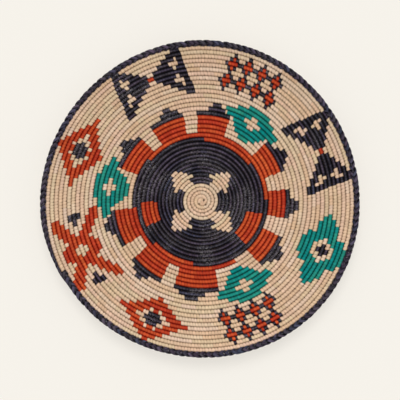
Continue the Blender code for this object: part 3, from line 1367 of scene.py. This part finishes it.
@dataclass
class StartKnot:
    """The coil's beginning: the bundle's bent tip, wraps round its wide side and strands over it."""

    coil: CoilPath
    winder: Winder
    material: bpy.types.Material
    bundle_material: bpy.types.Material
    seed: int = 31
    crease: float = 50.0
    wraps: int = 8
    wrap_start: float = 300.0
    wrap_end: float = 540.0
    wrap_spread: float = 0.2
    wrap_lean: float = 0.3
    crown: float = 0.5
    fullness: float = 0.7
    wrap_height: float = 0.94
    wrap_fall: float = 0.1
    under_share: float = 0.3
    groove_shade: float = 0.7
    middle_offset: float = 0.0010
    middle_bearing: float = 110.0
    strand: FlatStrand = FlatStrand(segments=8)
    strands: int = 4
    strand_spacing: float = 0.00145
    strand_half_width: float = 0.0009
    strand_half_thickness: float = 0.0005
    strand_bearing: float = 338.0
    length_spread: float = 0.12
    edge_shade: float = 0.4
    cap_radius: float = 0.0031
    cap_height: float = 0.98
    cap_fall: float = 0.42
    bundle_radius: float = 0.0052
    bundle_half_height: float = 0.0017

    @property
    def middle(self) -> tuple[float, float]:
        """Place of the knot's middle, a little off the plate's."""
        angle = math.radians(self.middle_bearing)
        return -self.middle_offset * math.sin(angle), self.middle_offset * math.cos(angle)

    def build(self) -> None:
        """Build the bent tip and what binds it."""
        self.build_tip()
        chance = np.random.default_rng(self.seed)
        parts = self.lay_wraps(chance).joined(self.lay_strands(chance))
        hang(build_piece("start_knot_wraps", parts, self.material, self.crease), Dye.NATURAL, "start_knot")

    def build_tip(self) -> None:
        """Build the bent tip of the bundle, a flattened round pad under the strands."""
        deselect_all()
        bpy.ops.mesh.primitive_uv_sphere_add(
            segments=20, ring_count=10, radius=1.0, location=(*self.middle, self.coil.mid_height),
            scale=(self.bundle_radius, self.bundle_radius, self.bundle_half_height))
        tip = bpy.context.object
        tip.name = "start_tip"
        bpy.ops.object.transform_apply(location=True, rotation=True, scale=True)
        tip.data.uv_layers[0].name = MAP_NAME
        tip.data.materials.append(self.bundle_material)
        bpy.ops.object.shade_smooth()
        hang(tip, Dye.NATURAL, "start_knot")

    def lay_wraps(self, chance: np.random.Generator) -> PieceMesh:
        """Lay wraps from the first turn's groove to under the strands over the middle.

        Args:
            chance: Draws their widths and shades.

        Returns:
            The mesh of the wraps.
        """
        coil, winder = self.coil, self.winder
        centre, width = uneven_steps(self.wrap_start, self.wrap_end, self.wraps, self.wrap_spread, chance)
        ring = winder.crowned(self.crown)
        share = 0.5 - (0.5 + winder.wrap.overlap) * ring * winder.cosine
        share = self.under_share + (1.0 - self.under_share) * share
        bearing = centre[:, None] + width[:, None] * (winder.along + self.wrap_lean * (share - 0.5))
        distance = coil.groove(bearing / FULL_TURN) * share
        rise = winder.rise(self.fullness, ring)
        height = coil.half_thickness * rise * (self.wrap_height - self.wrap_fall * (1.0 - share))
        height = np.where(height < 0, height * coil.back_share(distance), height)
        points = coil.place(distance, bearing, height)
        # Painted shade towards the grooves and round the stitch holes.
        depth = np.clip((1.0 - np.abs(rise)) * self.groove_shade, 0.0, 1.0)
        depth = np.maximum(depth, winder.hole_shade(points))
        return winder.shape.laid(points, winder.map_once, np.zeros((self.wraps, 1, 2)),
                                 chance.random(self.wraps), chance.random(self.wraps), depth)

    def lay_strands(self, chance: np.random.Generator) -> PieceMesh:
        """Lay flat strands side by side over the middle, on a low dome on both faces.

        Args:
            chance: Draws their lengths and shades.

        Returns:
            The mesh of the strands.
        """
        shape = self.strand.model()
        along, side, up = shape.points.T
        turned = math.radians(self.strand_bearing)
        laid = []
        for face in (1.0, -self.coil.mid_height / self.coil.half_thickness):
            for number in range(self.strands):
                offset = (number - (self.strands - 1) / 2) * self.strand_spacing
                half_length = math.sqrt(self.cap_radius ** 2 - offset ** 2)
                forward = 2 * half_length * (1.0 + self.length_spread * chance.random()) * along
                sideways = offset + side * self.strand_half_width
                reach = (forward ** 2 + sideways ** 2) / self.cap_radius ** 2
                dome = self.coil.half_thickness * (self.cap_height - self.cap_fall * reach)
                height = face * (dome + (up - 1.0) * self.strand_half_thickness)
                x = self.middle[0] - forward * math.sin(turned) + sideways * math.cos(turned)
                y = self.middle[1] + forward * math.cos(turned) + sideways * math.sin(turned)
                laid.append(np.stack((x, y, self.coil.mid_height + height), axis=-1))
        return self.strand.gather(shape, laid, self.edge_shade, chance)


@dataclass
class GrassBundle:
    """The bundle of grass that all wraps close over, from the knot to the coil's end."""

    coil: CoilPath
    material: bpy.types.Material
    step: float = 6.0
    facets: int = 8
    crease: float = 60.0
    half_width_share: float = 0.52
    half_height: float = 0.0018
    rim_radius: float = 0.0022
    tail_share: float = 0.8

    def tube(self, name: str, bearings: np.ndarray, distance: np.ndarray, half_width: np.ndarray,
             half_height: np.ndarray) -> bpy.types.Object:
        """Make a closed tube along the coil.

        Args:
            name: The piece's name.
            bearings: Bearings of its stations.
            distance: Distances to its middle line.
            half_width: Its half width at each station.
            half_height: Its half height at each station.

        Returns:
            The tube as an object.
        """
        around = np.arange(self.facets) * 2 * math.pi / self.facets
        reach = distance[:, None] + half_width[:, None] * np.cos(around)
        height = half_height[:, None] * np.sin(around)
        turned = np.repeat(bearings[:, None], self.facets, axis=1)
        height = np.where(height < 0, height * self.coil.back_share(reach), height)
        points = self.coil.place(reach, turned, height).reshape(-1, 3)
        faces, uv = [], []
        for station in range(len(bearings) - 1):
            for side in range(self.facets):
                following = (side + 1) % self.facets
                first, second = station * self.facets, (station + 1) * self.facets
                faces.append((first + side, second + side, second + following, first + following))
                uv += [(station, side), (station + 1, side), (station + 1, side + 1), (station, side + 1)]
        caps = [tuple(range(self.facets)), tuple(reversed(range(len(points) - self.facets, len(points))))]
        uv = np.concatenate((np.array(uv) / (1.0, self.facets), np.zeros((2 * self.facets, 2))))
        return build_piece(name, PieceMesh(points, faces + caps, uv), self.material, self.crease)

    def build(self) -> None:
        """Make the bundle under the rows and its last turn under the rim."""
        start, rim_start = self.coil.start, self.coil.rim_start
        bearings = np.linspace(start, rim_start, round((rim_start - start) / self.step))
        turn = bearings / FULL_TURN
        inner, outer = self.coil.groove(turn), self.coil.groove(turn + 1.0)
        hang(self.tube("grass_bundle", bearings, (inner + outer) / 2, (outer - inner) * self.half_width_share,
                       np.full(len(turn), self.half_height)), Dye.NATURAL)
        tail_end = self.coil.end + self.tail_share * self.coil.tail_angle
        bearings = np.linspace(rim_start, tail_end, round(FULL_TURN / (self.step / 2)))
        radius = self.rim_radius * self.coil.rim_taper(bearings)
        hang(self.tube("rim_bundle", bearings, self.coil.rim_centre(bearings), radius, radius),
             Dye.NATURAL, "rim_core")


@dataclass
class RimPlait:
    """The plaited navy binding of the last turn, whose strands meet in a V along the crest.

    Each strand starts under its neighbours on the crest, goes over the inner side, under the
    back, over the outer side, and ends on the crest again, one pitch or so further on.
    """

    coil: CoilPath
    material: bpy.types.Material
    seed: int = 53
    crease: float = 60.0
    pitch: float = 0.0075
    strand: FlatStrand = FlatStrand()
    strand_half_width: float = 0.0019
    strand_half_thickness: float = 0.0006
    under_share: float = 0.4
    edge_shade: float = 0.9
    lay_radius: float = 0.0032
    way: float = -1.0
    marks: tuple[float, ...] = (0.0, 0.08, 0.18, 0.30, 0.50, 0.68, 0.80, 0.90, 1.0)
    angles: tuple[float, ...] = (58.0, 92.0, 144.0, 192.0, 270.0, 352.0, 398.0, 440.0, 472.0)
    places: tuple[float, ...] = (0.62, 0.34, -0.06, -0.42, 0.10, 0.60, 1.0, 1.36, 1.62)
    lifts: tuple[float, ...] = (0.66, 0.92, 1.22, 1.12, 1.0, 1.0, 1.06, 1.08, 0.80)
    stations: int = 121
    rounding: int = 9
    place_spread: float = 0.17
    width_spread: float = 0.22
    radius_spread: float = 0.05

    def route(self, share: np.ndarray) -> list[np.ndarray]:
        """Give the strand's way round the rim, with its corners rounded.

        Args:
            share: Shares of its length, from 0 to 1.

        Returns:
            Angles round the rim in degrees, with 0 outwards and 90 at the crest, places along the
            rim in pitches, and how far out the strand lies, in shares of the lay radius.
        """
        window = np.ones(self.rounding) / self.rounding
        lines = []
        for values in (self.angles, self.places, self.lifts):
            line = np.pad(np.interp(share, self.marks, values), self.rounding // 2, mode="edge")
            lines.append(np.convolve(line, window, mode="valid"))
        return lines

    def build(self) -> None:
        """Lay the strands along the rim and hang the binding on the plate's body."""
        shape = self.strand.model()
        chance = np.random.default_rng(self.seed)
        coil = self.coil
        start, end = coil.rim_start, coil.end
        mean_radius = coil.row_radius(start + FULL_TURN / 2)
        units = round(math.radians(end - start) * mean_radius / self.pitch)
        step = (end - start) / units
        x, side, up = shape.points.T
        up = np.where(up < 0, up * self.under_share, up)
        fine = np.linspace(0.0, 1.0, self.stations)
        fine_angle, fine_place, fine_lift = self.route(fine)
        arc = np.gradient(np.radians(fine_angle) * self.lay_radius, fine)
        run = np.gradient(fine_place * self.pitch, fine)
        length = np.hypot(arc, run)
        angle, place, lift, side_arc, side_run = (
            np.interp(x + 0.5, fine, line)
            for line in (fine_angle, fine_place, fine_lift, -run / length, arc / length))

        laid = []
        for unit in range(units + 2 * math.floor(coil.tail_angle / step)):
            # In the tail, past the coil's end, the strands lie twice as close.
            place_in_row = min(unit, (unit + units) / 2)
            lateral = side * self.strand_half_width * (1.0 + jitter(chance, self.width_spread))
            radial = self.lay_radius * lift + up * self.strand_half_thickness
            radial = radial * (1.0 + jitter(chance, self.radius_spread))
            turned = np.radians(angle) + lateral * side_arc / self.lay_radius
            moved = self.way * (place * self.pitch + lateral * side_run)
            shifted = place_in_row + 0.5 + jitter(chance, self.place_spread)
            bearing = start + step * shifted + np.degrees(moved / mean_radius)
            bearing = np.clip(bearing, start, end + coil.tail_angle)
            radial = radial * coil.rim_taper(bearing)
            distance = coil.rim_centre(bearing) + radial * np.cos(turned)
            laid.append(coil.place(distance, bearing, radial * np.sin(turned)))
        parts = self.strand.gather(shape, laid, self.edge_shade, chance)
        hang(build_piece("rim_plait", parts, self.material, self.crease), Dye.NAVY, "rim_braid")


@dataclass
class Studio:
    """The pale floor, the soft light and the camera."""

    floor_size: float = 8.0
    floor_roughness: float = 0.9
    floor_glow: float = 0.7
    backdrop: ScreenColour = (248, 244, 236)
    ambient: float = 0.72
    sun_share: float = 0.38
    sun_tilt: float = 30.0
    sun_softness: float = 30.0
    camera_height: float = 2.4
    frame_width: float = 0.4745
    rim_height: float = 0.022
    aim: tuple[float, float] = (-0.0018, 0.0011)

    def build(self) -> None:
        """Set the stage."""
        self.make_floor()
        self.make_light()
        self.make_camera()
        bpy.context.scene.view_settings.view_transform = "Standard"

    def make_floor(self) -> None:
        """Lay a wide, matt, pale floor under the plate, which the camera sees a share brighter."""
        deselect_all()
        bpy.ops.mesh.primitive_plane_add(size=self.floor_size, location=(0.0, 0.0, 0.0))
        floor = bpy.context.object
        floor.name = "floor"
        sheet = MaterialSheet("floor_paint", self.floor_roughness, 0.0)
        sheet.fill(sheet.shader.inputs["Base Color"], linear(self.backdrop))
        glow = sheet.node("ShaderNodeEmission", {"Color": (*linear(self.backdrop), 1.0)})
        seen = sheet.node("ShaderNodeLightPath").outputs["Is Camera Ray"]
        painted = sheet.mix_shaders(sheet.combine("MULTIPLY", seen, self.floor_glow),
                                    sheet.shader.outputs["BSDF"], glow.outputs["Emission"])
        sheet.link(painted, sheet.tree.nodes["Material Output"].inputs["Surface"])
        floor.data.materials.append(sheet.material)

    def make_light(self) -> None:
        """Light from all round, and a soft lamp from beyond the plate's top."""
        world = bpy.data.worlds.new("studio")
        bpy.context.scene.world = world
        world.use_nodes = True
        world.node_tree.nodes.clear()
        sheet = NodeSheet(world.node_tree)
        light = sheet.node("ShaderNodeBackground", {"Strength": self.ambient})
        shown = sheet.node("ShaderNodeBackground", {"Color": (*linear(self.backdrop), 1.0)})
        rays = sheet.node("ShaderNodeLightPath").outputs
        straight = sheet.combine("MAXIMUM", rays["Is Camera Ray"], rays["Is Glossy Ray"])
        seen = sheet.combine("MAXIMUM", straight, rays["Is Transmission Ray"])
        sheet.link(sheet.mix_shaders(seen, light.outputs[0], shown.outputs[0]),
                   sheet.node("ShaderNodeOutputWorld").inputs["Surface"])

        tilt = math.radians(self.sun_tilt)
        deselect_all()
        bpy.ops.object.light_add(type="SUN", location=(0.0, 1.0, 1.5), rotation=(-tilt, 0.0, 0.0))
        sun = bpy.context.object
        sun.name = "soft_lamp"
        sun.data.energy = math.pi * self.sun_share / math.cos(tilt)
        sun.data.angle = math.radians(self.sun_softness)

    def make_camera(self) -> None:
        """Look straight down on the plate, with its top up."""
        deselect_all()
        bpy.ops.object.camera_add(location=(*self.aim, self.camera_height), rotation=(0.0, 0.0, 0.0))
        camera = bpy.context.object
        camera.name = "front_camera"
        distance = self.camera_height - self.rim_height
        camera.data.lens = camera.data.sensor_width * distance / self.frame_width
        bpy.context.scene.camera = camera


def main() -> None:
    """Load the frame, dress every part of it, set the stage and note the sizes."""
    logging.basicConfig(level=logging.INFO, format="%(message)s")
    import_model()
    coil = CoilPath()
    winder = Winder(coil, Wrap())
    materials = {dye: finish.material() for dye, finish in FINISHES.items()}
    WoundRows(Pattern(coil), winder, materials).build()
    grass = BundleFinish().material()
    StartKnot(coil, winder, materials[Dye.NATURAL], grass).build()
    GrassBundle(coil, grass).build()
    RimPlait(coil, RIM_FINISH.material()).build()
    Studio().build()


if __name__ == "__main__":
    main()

**PROMPT**
Of all the lines above, how many contain the word "scene"? Answer with only the number.

**RESULT OF THIS TASK**
4